The Andhra Pradesh State Road Transport Corporation operates bus services from Naidupet bus station under Sullurpeta Depot.

Naidupet has a railway station on Chennai - Hyderabad route operated by Southern Railways.

==New Development Projects and proposal ==

It appears that the AP government has a proposal to establish new MSME Parks in each constituency. In Sullurupeta constituency, there are indications of plans to develop a new park in Naidupeta town (assumed location), situated between Naidupeta Market and Thummuru. Currently, the feasibility and various options, such as land availability, are being evaluated.

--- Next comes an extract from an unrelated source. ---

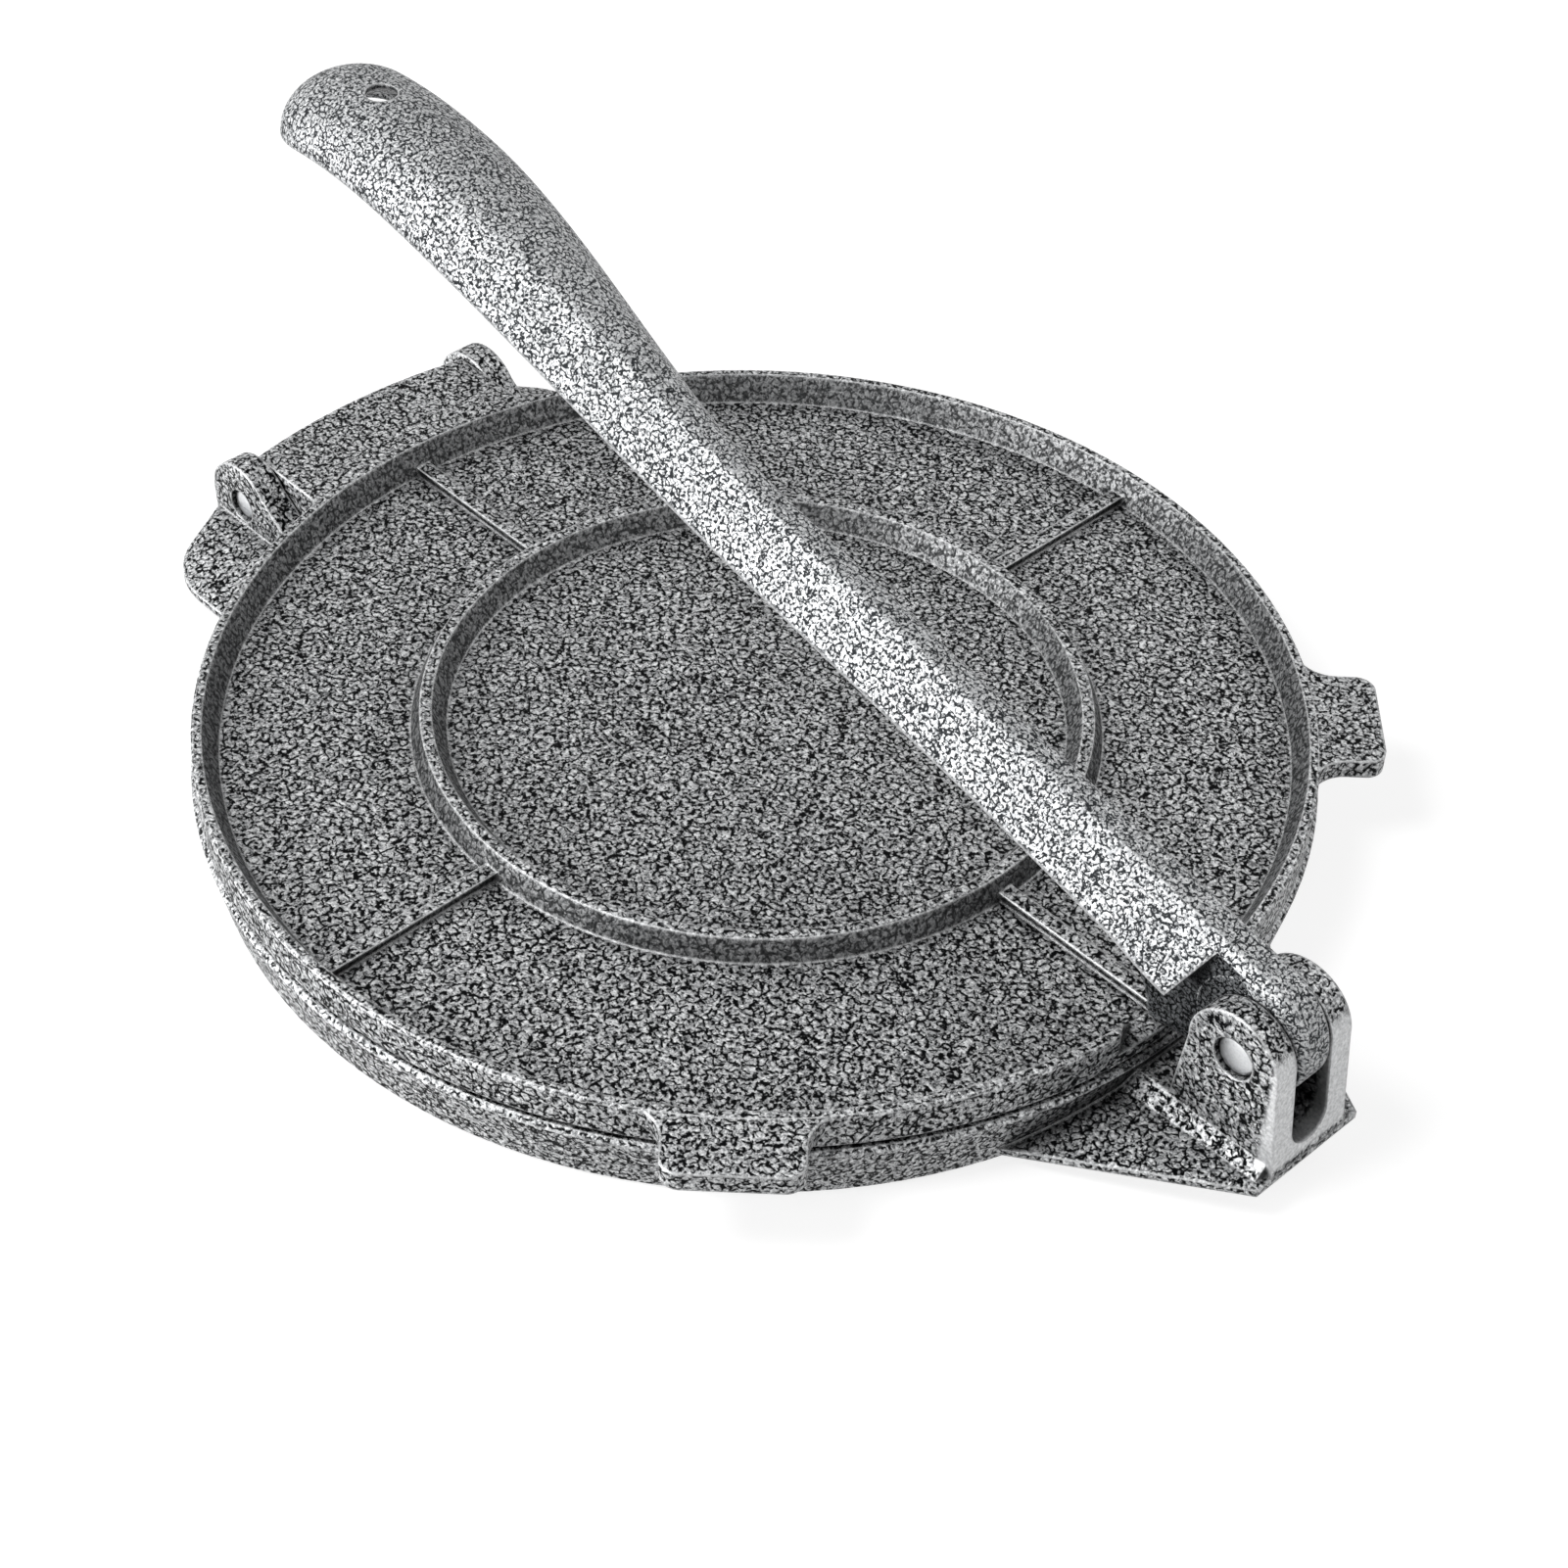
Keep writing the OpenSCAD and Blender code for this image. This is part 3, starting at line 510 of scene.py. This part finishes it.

If this park is developed, it can provide numerous opportunities for youth and contribute to reducing unemployment.

== Road Connectivity and Proposed Highway Developments ==

The Puthalapattu–Naidupeta Corridor (SH‑61) is planned for a 4-lane upgrade along its approximately 117 km stretch, according to a feasibility study by APRDC. The World Bank report estimates the economic viability is strong with a rate of return of approximately 26.5%.

According to Sagarmala’s official project tracker, a 4-lane road from Naidupeta to Krishnapatnam Port is in DPR stage, with an estimated cost of ₹670 crore. Another project, a hinterland road from Naidupeta (Andhra Pradesh) to Krishnagiri (Tamil Nadu), is being planned with a budget of ₹3,000 crore.

The Naidupeta–Venkatagiri Connectivity Road project (under APRDC’s VCIC-DP, Package 04) proposes an 8.70 km road (6.485 km new formation) linking Naidupeta’s industrial area to NH‑16 at Thimmaji Kandriga. The plan also indicates around 68.10 acres of land acquisition, potentially affecting 248 families.